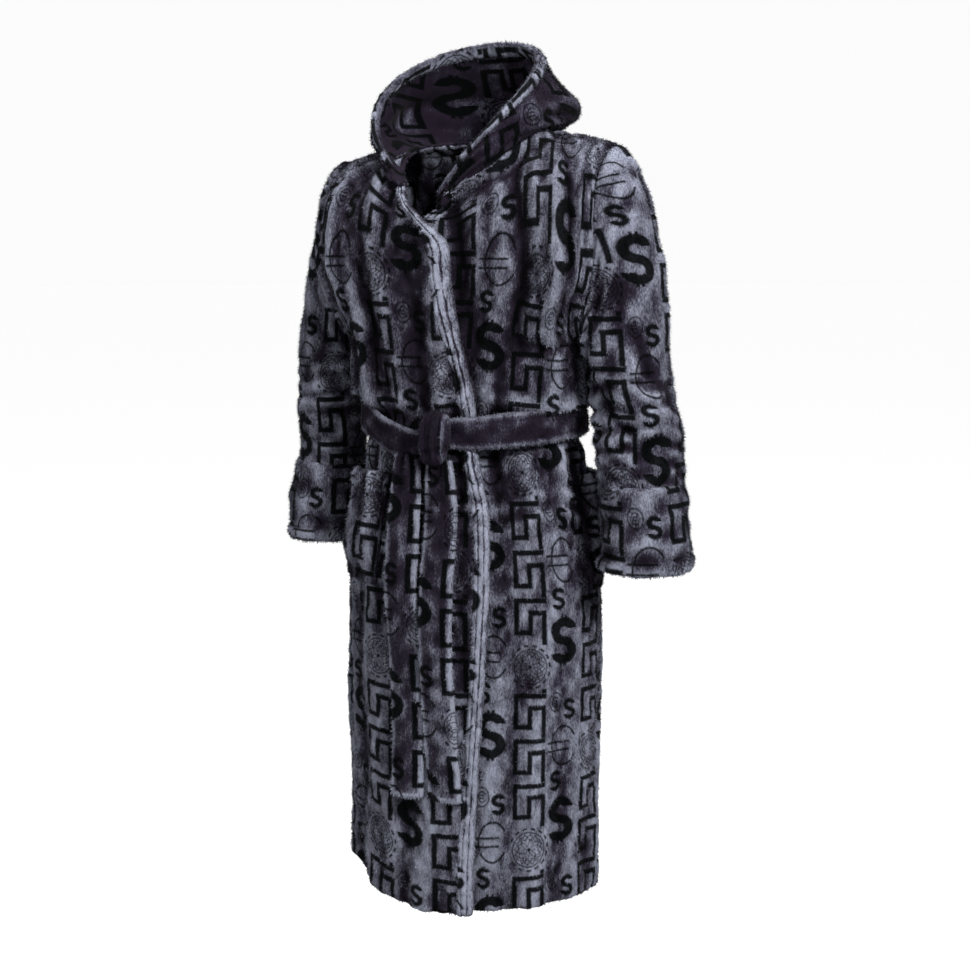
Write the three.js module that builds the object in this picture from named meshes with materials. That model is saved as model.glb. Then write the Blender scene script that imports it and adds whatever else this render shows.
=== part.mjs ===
// Hooded plush bathrobe with a wrap front, tied with its belt, as it hangs on a wearer.
// Millimetres. +Z is up, the front faces -Y and +X is the wearer's left. z = 0 is the neck point,
// where the shoulder seam meets the hood. Angles go round the body from the front to the wearer's left.
import * as THREE from 'three';

// ---- driving dimensions ----
const CLOTH = 5;               // thickness of the plush
const SEAM = 1.2;              // clearance between two pieces that are sewn edge to edge
const BENT_SEAM = 3.6;           // the same where both pieces bend away from the seam
const LAYER = 2.5;             // clearance between two layers that lie on each other

const HEM_Z = -1180;           // lower edge of the skirt in front
const HEM_RISE = { left: 22, right: 55 };   // the hem hangs higher than that at each side
const HIP_Z = -700;
const WAIST_Z = -425;          // middle of the belt
const ARMPIT_Z = -290;
const CHEST_Z = -160;          // the widest level of the armhole
const HEM = { side: 206, front: 150, back: 145 };
const HIP = { side: 210, front: 150, back: 150 };
const WAIST = { side: 172, front: 122, back: 118 };
const ARMPIT = { side: 194, front: 138, back: 124 };
const CHEST = { side: 230, front: 142, back: 126 };

const NECK_SIDE = 100;         // half the width of the neckline
const NECK_FRONT = 135;
const NECK_BACK = 92;
const NECK_DROP = 75;          // the neckline falls this far at the front
const NECK_BACK_RISE = 12;     // and rises this far at the back
const NECK_ANGLE = 40;         // the neckline takes this much of each quarter turn
const SHOULDER_X = 240;        // outer end of the shoulder seam
const SHOULDER_DROP = 20;
const LEFT_LIFT = 28;          // the robe sits this much higher on the wearer's left shoulder
const ARMHOLE_HALF = 80;       // half the depth of the armhole, front to back

const TWIST = 26;              // the skirt sits turned on the body towards the wearer's left
const SIDE_SEAM = 105;         // angle from the middle front to each side seam, below the waist
const OVERLAP_DROP = 22;       // the lower front lies this far inside the upper one
const RIGHT_EDGE = { neck: -16, chest: 7, waist: 21, hip: 27, hem: 19 };
const LEFT_EDGE = { neck: 2, chest: -14, waist: -20, hip: -22, hem: -24 };

const BAND_WIDTH = 18;         // folded band along the fronts and the hood
const BAND_THICK = 11;
const BAND_PROUD = 3;

const WRIST_Z = -630;
const CUFF_HEIGHT = 125;
const CUFF_THICK = 9;
const ARM_Y = -8;              // the sleeve hangs this far forward of the shoulder
// The right arm hangs closer to the body and further back, and its upper part is closer to the arm.
const RIGHT_ARM = { inward: 18, back: 34, narrower: 7 };
const SLEEVE_TOP = { x: 262, half: 62, z: -330 };
const SLEEVE_ELBOW = { x: 282, half: 60, z: -420 };
const SLEEVE_WRIST = { x: 299, half: 64 };
const SLEEVE_DEPTH = 1.12;     // a sleeve's depth for each unit of its width

const HOOD_TOP_Z = 170;
const HOOD_EDGE_LEFT = 100;    // half widths of the hood's mouth
const HOOD_EDGE_RIGHT = 150;
const HOOD_EDGE_BACK = 101;
const HOOD_EDGE_FRONT = 128;
const HOOD_EDGE_LOW = { left: -75, right: -65 };   // where the edge would meet the middle of the front
const HOOD_RISE = { left: 0.85, right: 1.2 };   // a higher value keeps that side's edge low for longer
const HOOD_POUCH = 135;        // the slack of the hood behind the neck
const HOOD_SIDE_SLACK = 34;
const HOOD_SEAM_TURN = 0.25;   // each half stops this many degrees short of the middle back

const POCKET_WIDTH_ANGLE = 46;
const POCKET_TOP_Z = -500;
const POCKET_HEIGHT = 170;
const POCKET_FULLNESS = 14;
const POCKET_BAND = 28;        // height of the folded band at a pocket's mouth
const BAND_EXTRA = 1.5;        // that band is thicker than the cloth by this, and stands out by it
const RIGHT_POCKET_EDGE = -30;
const LEFT_POCKET_EDGE = 83;

const BELT_HEIGHT = 46;
const BELT_THICK = 10;
const BELT_GAP = 5;            // from the cloth to the belt
const KNOT_WIDTH = 54;
const KNOT_HEIGHT = 80;
const KNOT_THICK = 34;
const KNOT_BELOW = 0.6;        // share of the knot's height below the middle of the belt
const TAIL_WIDTH = 52;
const TAIL_LENGTH = 520;
const TAIL_GAP = 8;            // between the two tails
const TAIL_SHIFT = 12;         // the pair hangs this far to the wearer's right of the knot
const LOOP_WIDTH = 12;
const LOOP_THICK = 3;
const LOOP_REACH = 8;          // the loop goes this far past the belt, above and below
const HANGER_WIDTH = 70;
const HANGER_HEIGHT = 26;
const HANGER_STRAP = 5;

// ---- small helpers ----
const rad = THREE.MathUtils.degToRad;
const lerp = THREE.MathUtils.lerp;
const smooth = THREE.MathUtils.smoothstep;
const vec = (x, y, z) => new THREE.Vector3(x, y, z);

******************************

Problem to solve:
Give back each line above precisely as it stands.

Response to the exercise:
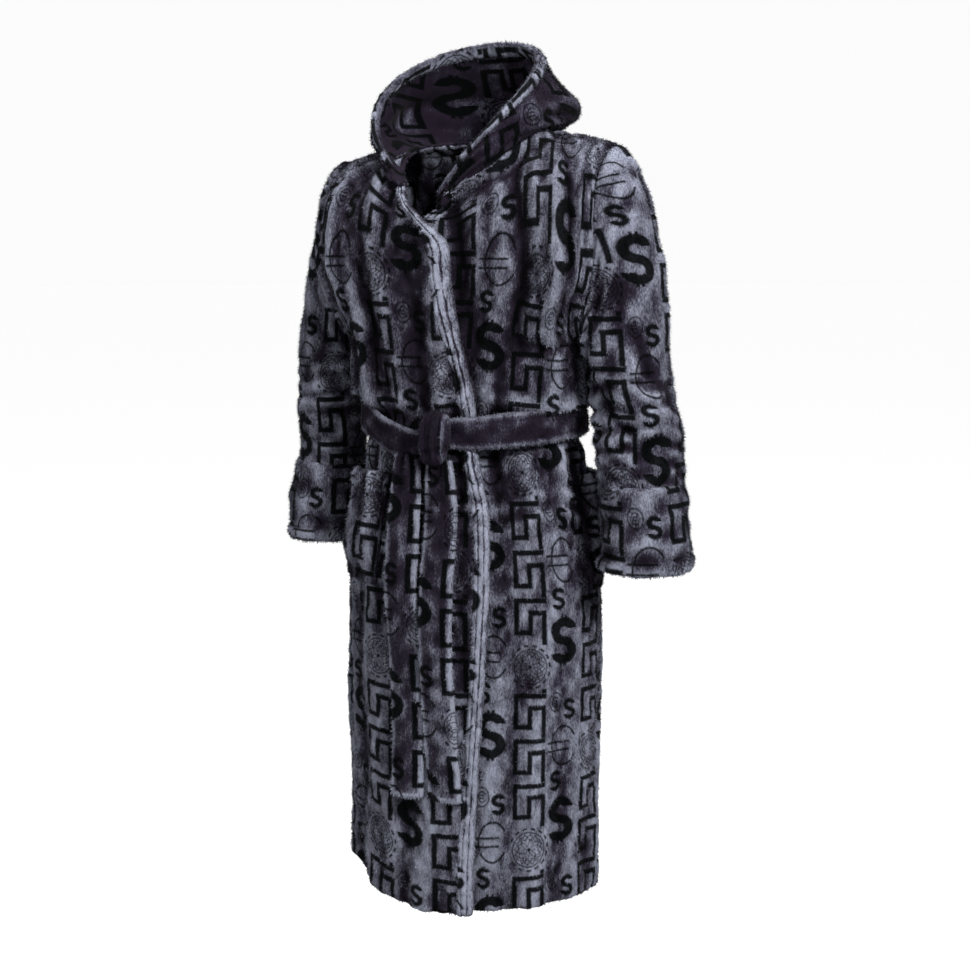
Write the three.js module that builds the object in this picture from named meshes with materials. That model is saved as model.glb. Then write the Blender scene script that imports it and adds whatever else this render shows.
=== part.mjs ===
// Hooded plush bathrobe with a wrap front, tied with its belt, as it hangs on a wearer.
// Millimetres. +Z is up, the front faces -Y and +X is the wearer's left. z = 0 is the neck point,
// where the shoulder seam meets the hood. Angles go round the body from the front to the wearer's left.
import * as THREE from 'three';

// ---- driving dimensions ----
const CLOTH = 5;               // thickness of the plush
const SEAM = 1.2;              // clearance between two pieces that are sewn edge to edge
const BENT_SEAM = 3.6;           // the same where both pieces bend away from the seam
const LAYER = 2.5;             // clearance between two layers that lie on each other

const HEM_Z = -1180;           // lower edge of the skirt in front
const HEM_RISE = { left: 22, right: 55 };   // the hem hangs higher than that at each side
const HIP_Z = -700;
const WAIST_Z = -425;          // middle of the belt
const ARMPIT_Z = -290;
const CHEST_Z = -160;          // the widest level of the armhole
const HEM = { side: 206, front: 150, back: 145 };
const HIP = { side: 210, front: 150, back: 150 };
const WAIST = { side: 172, front: 122, back: 118 };
const ARMPIT = { side: 194, front: 138, back: 124 };
const CHEST = { side: 230, front: 142, back: 126 };

const NECK_SIDE = 100;         // half the width of the neckline
const NECK_FRONT = 135;
const NECK_BACK = 92;
const NECK_DROP = 75;          // the neckline falls this far at the front
const NECK_BACK_RISE = 12;     // and rises this far at the back
const NECK_ANGLE = 40;         // the neckline takes this much of each quarter turn
const SHOULDER_X = 240;        // outer end of the shoulder seam
const SHOULDER_DROP = 20;
const LEFT_LIFT = 28;          // the robe sits this much higher on the wearer's left shoulder
const ARMHOLE_HALF = 80;       // half the depth of the armhole, front to back

const TWIST = 26;              // the skirt sits turned on the body towards the wearer's left
const SIDE_SEAM = 105;         // angle from the middle front to each side seam, below the waist
const OVERLAP_DROP = 22;       // the lower front lies this far inside the upper one
const RIGHT_EDGE = { neck: -16, chest: 7, waist: 21, hip: 27, hem: 19 };
const LEFT_EDGE = { neck: 2, chest: -14, waist: -20, hip: -22, hem: -24 };

const BAND_WIDTH = 18;         // folded band along the fronts and the hood
const BAND_THICK = 11;
const BAND_PROUD = 3;

const WRIST_Z = -630;
const CUFF_HEIGHT = 125;
const CUFF_THICK = 9;
const ARM_Y = -8;              // the sleeve hangs this far forward of the shoulder
// The right arm hangs closer to the body and further back, and its upper part is closer to the arm.
const RIGHT_ARM = { inward: 18, back: 34, narrower: 7 };
const SLEEVE_TOP = { x: 262, half: 62, z: -330 };
const SLEEVE_ELBOW = { x: 282, half: 60, z: -420 };
const SLEEVE_WRIST = { x: 299, half: 64 };
const SLEEVE_DEPTH = 1.12;     // a sleeve's depth for each unit of its width

const HOOD_TOP_Z = 170;
const HOOD_EDGE_LEFT = 100;    // half widths of the hood's mouth
const HOOD_EDGE_RIGHT = 150;
const HOOD_EDGE_BACK = 101;
const HOOD_EDGE_FRONT = 128;
const HOOD_EDGE_LOW = { left: -75, right: -65 };   // where the edge would meet the middle of the front
const HOOD_RISE = { left: 0.85, right: 1.2 };   // a higher value keeps that side's edge low for longer
const HOOD_POUCH = 135;        // the slack of the hood behind the neck
const HOOD_SIDE_SLACK = 34;
const HOOD_SEAM_TURN = 0.25;   // each half stops this many degrees short of the middle back

const POCKET_WIDTH_ANGLE = 46;
const POCKET_TOP_Z = -500;
const POCKET_HEIGHT = 170;
const POCKET_FULLNESS = 14;
const POCKET_BAND = 28;        // height of the folded band at a pocket's mouth
const BAND_EXTRA = 1.5;        // that band is thicker than the cloth by this, and stands out by it
const RIGHT_POCKET_EDGE = -30;
const LEFT_POCKET_EDGE = 83;

const BELT_HEIGHT = 46;
const BELT_THICK = 10;
const BELT_GAP = 5;            // from the cloth to the belt
const KNOT_WIDTH = 54;
const KNOT_HEIGHT = 80;
const KNOT_THICK = 34;
const KNOT_BELOW = 0.6;        // share of the knot's height below the middle of the belt
const TAIL_WIDTH = 52;
const TAIL_LENGTH = 520;
const TAIL_GAP = 8;            // between the two tails
const TAIL_SHIFT = 12;         // the pair hangs this far to the wearer's right of the knot
const LOOP_WIDTH = 12;
const LOOP_THICK = 3;
const LOOP_REACH = 8;          // the loop goes this far past the belt, above and below
const HANGER_WIDTH = 70;
const HANGER_HEIGHT = 26;
const HANGER_STRAP = 5;

// ---- small helpers ----
const rad = THREE.MathUtils.degToRad;
const lerp = THREE.MathUtils.lerp;
const smooth = THREE.MathUtils.smoothstep;
const vec = (x, y, z) => new THREE.Vector3(x, y, z);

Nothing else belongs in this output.